4. Failure Is the Best Teacher
Nobody likes to fail. Fundamentally it’s a setback, and it doesn’t feel too great either. However, what cannot be stressed enough is that failure is inevitable no matter what you do. No one, and I’ll reiterate no one here is exempt from it. In fact, if you take a look at all your favorite business executives, leaders, and success stories, you’ll be pained not to find multiple examples of initial failures and setbacks. Further still, failure in most of these cases was the defining factor that taught these individuals a crucial lesson on perseverance, decision-making, and achievement through will. We say all this to hammer in the fact that within your role as a new fraternity officer, something at some point will go wrong, and yes, you will eventually fail in some way, shape or form. The takeaway, however, is that’s okay. Embrace it and learn from it, as it is inextricably tied to your growth as a leader and as an individual.
3. Preparation Is Key, but Life Is Unpredictable
The best laid plans are a good start, but chaos is often unpredictable. As you begin to transition into your role as a new fraternity officer, reaching out to your predecessor and gaining insight into the weak points of the organization, and tactics that were both successful and unsuccessful at addressing them, it’s important to understand that sometimes things happen that are outside of your control.

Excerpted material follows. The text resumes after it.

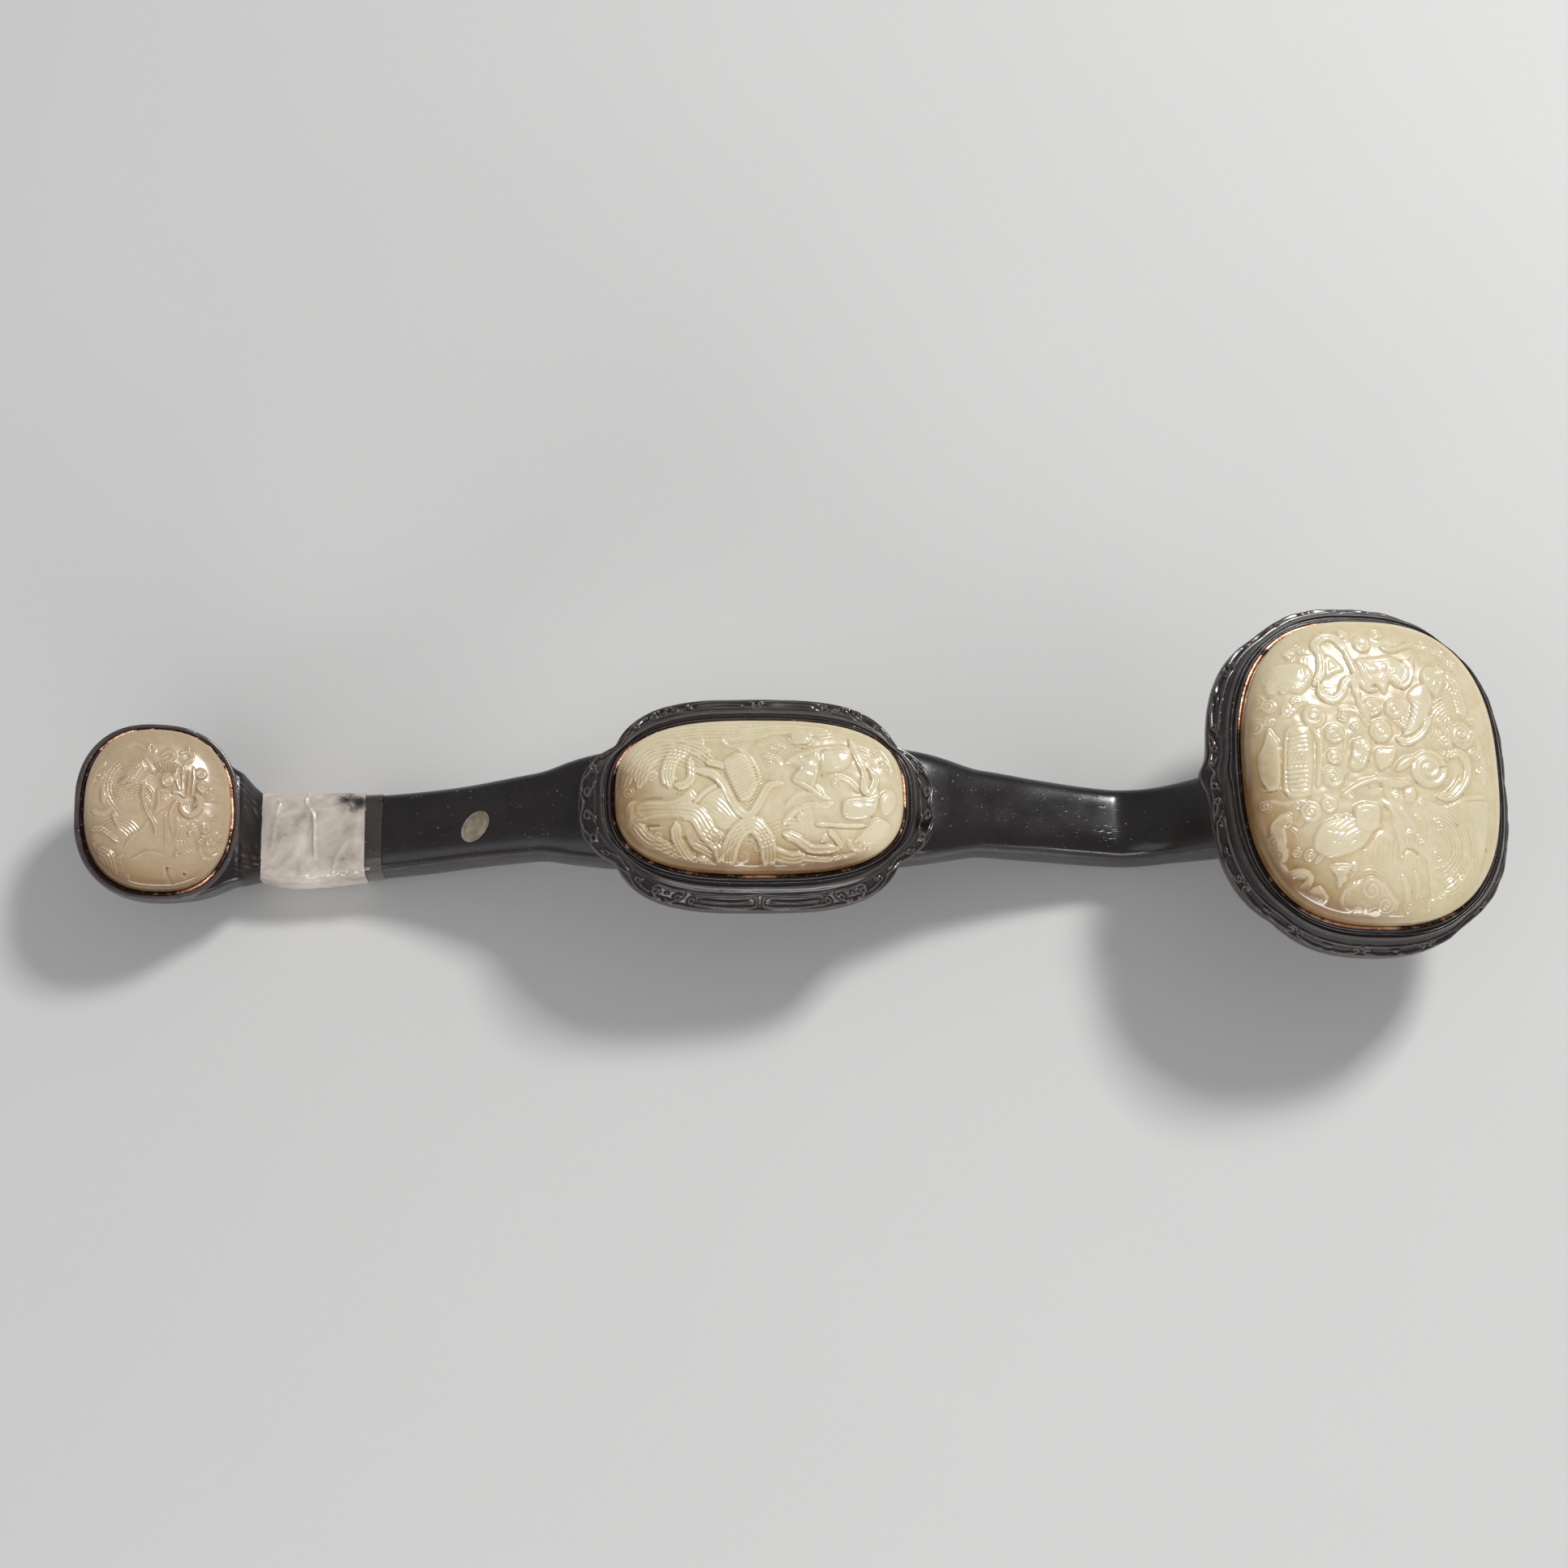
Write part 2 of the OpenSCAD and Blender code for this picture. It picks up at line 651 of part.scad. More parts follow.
// A closed sleeve round the shaft, from place a to place b, between two thicknesses
module sleeve(a, b, inside, outside, steps) {
    n = round_fn;
    rings = concat(
        [for (i = [0 : steps]) section(a + (b - a) * i / steps, outside)],
        [for (i = [steps : -1 : 0]) section(a + (b - a) * i / steps, inside)]
    );
    m = len(rings);
    faces = [for (j = [0 : m - 1], i = [0 : n - 1])
        let (k = (i + 1) % n, p = j * n, q = ((j + 1) % m) * n)
        each [[p + i, q + k, p + k], [p + i, q + i, q + k]]];
    polyhedron([for (r = rings) each r], faces);
}
module tape_inner_lap() {
    color("#6d5c4e")
        sleeve(tape_a + 1, tape_b + tape_step, 0, lap_t, 10);
}
module tape_outer_lap() {
    color("#cfc6b8")
        sleeve(tape_a, tape_b, lap_t, wrap_t, 8);
}
module oval_label() {
    rise = along(face_line, label_x + 1) - along(face_line, label_x - 1);
    color("#a89c86")
        translate([label_x, along(side_line, label_x) + label_side, along(face_line, label_x)])
            rotate([0, -atan(rise / 2), 0])
                rotate([0, 0, label_turn])
                    scale([label_l / label_w, 1, 1])
                        cylinder(d = label_w, h = label_t, $fn = 48);
}

tail_section();
left_shaft();
mid_mount();
right_shaft();
head_mount();
tail_plaque();
mid_plaque();
head_plaque();
tail_fillet();
mid_fillet();
head_fillet();
tail_bed();
mid_bed();
head_bed();
repair_dowel();
tape_inner_lap();
tape_outer_lap();
oval_label();
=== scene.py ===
import math

import bpy
import numpy as np
from mathutils import Matrix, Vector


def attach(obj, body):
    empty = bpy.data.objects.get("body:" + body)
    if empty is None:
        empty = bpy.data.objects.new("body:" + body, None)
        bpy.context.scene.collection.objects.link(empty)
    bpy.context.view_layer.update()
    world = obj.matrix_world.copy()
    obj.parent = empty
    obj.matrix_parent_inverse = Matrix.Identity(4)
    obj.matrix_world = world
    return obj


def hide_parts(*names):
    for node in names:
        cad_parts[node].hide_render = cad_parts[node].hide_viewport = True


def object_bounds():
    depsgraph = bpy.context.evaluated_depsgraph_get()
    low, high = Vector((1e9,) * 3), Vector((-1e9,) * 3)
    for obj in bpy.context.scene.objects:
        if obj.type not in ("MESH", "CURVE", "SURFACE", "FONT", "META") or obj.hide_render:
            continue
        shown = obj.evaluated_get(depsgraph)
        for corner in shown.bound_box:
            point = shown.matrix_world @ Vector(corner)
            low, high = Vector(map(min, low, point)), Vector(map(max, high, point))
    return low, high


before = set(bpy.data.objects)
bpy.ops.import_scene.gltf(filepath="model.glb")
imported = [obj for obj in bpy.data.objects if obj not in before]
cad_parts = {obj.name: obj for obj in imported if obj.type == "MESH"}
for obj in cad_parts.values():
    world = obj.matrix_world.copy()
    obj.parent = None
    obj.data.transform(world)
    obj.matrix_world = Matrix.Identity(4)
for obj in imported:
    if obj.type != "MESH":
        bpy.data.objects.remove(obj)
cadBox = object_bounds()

mm = 0.001
full = 2 * math.pi
print("frame loaded:", len(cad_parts), "nodes")


# Tools for shaping a primitive's vertices in rows, sizes in millimetres
def clearSelection():
    if bpy.context.object and bpy.context.object.mode != "OBJECT":
        bpy.ops.object.mode_set(mode="OBJECT")
    bpy.ops.object.select_all(action="DESELECT")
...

For example, if you’re the chapter treasurer and your goal is to bring the chapter out of a deficit and build up a solid surplus that may be a great and worthy goal. For argument’s sake, let’s say that halfway through the year you’re close to accomplishing that goal, you’ve revolutionized the dues collection process by using a digital finance manager (like OmegaFi) and things are running smoothly. However, the unfortunate happens and during a social event, your brothers launch an indoor rocket in the fraternity house and put a hole in the roof (it happens). Now your chapter’s treasury has to absorb a couple thousand dollars in damages, and there goes your surplus. This may be an extreme example, but the point is to recognize that sometimes we can’t predict everything and that unpredictable element may ultimately affect our goals.

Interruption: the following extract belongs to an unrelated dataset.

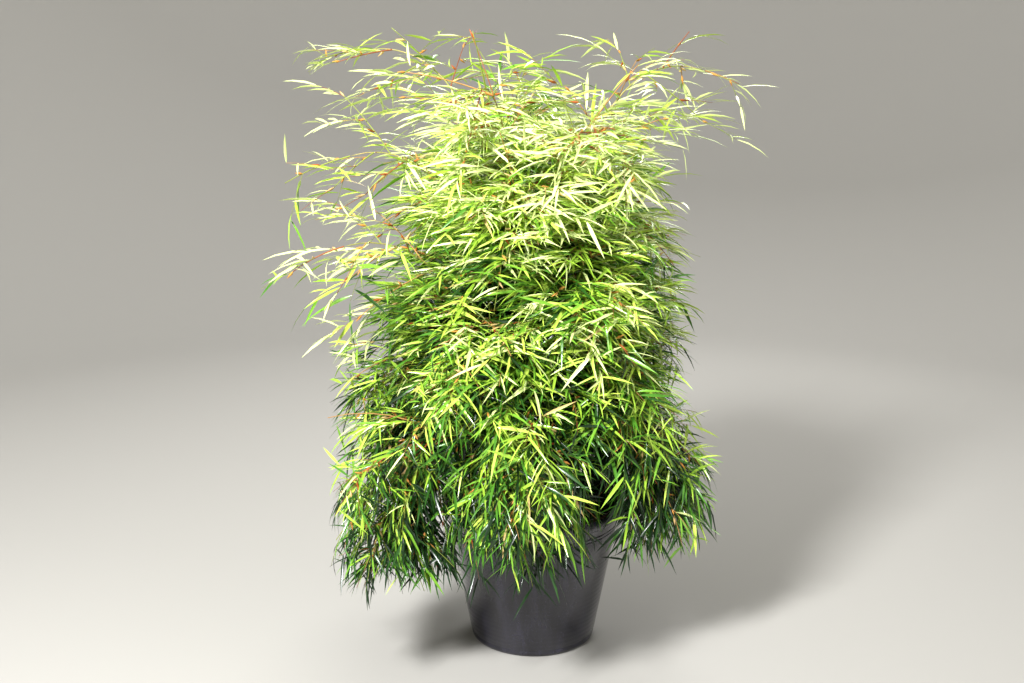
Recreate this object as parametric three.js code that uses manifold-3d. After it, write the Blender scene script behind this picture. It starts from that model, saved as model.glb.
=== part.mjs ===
// A clump of weeping bamboo in a round tapered pot: arching canes that stand in the soil, and one mass of
// leafy twigs at the end of each cane. Low canes hang over the rim, high ones end in open, airy shoots.
// Millimetres, +Z up. The origin is the centre of the pot's flat underside, and -Y faces the viewer.
import * as THREE from "three";
import { mergeVertices } from "three/addons/utils/BufferGeometryUtils.js";
import Module from "manifold-3d";

const wasm = await Module();
wasm.setup();

// Pot and soil
const POT_HEIGHT = 400;
const POT_FOOT_RADIUS = 170;
const POT_NECK_RADIUS = 238;
const POT_LIP_PROUD = 12;
const POT_LIP_HEIGHT = 34;
const POT_LIP_FOOT = POT_HEIGHT - POT_LIP_HEIGHT;
const POT_WALL = 10;
const POT_FLOOR = 14;
const POT_EDGE = 4;
const POT_SIDES = 32;
const SOIL_DROP = 38;
const SOIL_TOP = POT_HEIGHT - SOIL_DROP;
const SEAT_GAP = 0.3;

// Crown: how far out the canes' tips lie at a height, from its skirt round the pot to its top.
const CROWN = [
  { height: 300, reach: 450 },
  { height: 600, reach: 340 },
  { height: 900, reach: 300 },
  { height: 1300, reach: 310 },
  { height: 1650, reach: 250 },
];

// Canes: the tip of each one is higher than the last, and a turn step further round, which is close to a
// golden angle. The low ones stand at the rim, arch over and hang down outside the pot, and the high ones stand
// in the middle and hardly hang. Hang is how far a tip is below its cane's upper bend, bendOut is how far out
// that bend is, as a share, and sideLean is how far the tip is drawn towards -X. The bare share of a cane has
// no leaves. The twigs of the mass at its end have the length twig, sag under their own weight, and carry
// leaves that droop.
const CANE_COUNT = 24;
const LOWEST = {
  tip: 375, foot: 150, hang: 440, bendOut: 0.88, sideLean: 50, bare: 0.36, twig: 150, sag: 0.95, droop: 0.4,
};
const HIGHEST = {
  tip: 1600, foot: 30, hang: 80, bendOut: 0.4, sideLean: 10, bare: 0.54, twig: 130, sag: 0.5, droop: 0.2,
};
const FIRST_TURN = 200;
const TURN_STEP = 138.2;
const RISE = 0.72;
const RISE_LEAN = 0.3;
const TURN_SPREAD = 9;
const REACH_SPREAD = 0.08;
const CURVE_STEPS = 30;
const CANE_FOOT_RADIUS = 5.5;
const CANE_TIP_RADIUS = 3.2;
const CANE_SIDES = 5;
const CANE_STEPS = 6;

// Shoots that stand out beyond the crown, by number, with measures of their own.
const FAR_SHOOTS = {
  14: { tip: 1130, reach: 540, hang: 50, sag: 0.3, droop: 0.05 },
  19: { reach: 470, hang: 70, sag: 0.3, droop: 0.05 },
  23: { reach: 430, hang: 90 },
  24: { reach: 450, hang: 40 },
};

// The stem and twigs of a leafy mass
const STEM_TIP_RADIUS = 2.6;
const STEM_SIDES = 4;
const STEM_STEPS = 6;
const TWIGS_ON_STEM = 9;
const TWIG_FIRST = 0.05;
const TWIG_LAST = 0.92;
const TWIG_ROOT_RADIUS = 1.9;
const TWIG_TIP_RADIUS = 1.3;
const TWIG_SIDES = 3;
const TWIG_STEPS = 2;
const TWIG_SPREAD_ANGLE = 52;
const GOLDEN_ANGLE = 137.5;
const TWIG_TURN_SPREAD = 20;
const TWIG_LENGTH_SPREAD = 0.18;
const TWIG_SHRINK = 0.3;
const TWIG_TRIES = 4;
const TWIG_TRY_ANGLE = 55;

// Leaves. Thickness, the widest place and arch are shares of a leaf's length.
const LEAVES_ON_TWIG = 2;
const LEAF_FIRST = 0.35;
const LEAF_STEP = 0.3;
const LEAF_AT_TIP = 0.985;
const LEAF_LENGTH = 205;
const LEAF_LENGTH_SPREAD = 0.2;
const LEAF_WIDTH = 42;
const LEAF_THICKNESS = 0.013;
const LEAF_WIDEST = 0.36;
const LEAF_ARCH = 0.06;
const LEAF_SUNK = 10;
const LEAF_SPREAD_ANGLE = 34;
const LEAF_ROLL = 50;
const LEAF_TRIES = 5;
const LEAF_TRY_ANGLE = 47;
const TRY_SHORTENING = 0.88;

// The space that leaves keep clear
const CLEARANCE = 7;
const LEAF_GAP = 0.5;
const SLIVER = 0.03;
const LOWEST_LEAF = 230;
const HIGHEST_LEAF = 1675;
const POT_CLEAR_RADIUS = POT_NECK_RADIUS + POT_LIP_PROUD + 2 * CLEARANCE;

const COLOURS = {
  pot: { color: 0x35343f, roughness: 0.42, metalness: 0 },
  soil: { color: 0x2d2118, roughness: 0.96, metalness: 0 },
  cane: { color: 0x8a8a3a, roughness: 0.55, metalness: 0 },
  leaf: { color: 0x86b83a, roughness: 0.5, metalness: 0 },
};

const UP = new THREE.Vector3(0, 0, 1);
const degrees = THREE.MathUtils.degToRad;
const spread = (random, amount) => (2 * random() - 1) * amount;

// The same seed always gives the same plant.
function seeded(seed) {
  let state = seed >>> 0;
  const next = () => {
    state = (Math.imul(state, 1664525) + 1013904223) >>> 0;
    return state / 4294967296;
  };
  for (let i = 0; i < 4; i++) next();
  return next;
}

// The place at a share of the way along a row of points.
function along(points, share) {
  const place = Math.min(Math.max(share, 0), 1) * (points.length - 1);
  const low = Math.min(Math.floor(place), points.length - 2);
  return points[low].clone().lerp(points[low + 1], place - low);
}

function heading(points, share) {
  const step = 0.5 / (points.length - 1);
  return along(points, share + step).sub(along(points, share - step)).normalize();
}

function slice(points, from, to, steps) {
  return Array.from({ length: steps + 1 }, (_, i) => along(points, from + ((to - from) * i) / steps));
}

// Two directions square to a heading, the first of them level.
function squareTo(ahead) {
  const side = new THREE.Vector3().crossVectors(ahead, UP);
  if (side.lengthSq() < 1e-6) side.set(1, 0, 0);
  side.normalize();
  return [side, new THREE.Vector3().crossVectors(side, ahead)];
}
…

2. Do What You Can, but Change Takes Time
Similar to the entry above, understanding that sometimes our lofty goals may not come out exactly as planned is imperative to understand when coming into a new fraternity officer position. Let’s use a recent example. Barack Obama came into office with incredibly large goals. He wanted to completely reconstruct the economy into one that favored the poor and middle class over the top 1% who had found themselves at the end of a wealth inequality gap so large the worlds between rich and poor seemed dystopian. In eight years, Obama was able to accomplish a lot, reducing the unemployment rate, adding millions of jobs to the country’s economy and rewriting the rules on federal banking, but it was still a far cry from where he wanted to end up. The problem? Time. Change takes time—especially if it’s meant to last. With that said, within your fraternity, you may come into your role with a clear platform and a method of execution, but like the world, your fraternity won’t change in a day. In fact, dramatic change will be hard to see in a year. So continue to set high goals, shoot for the moon, and be content with landing somewhere in the stars.
1. Give Yourself a Break
Like the famed Kit-Kat commercial has always implored: Give yourself a break. It is fundamentally imperative to managing work-life balance. As we’ve mentioned before, create time to relax within a busy schedule, even if it’s literally writing in time to sit down and watch 30 minutes to an hour of TV. Muscles can break down if overused, and when they do they need time to rest and heal. Your brain is no different. If you spend its energies working on end without stop, its output (your cognitive function) will eventually slow to a crawl. So give it a rest. This doesn’t necessarily mean watching TV, but for those who’d like to distract themselves while feeling a bit more productive, this can mean reading a book, coloring, or watching an informative video on Youtube. The key is to separate your mind—even if briefly—from the task at hand.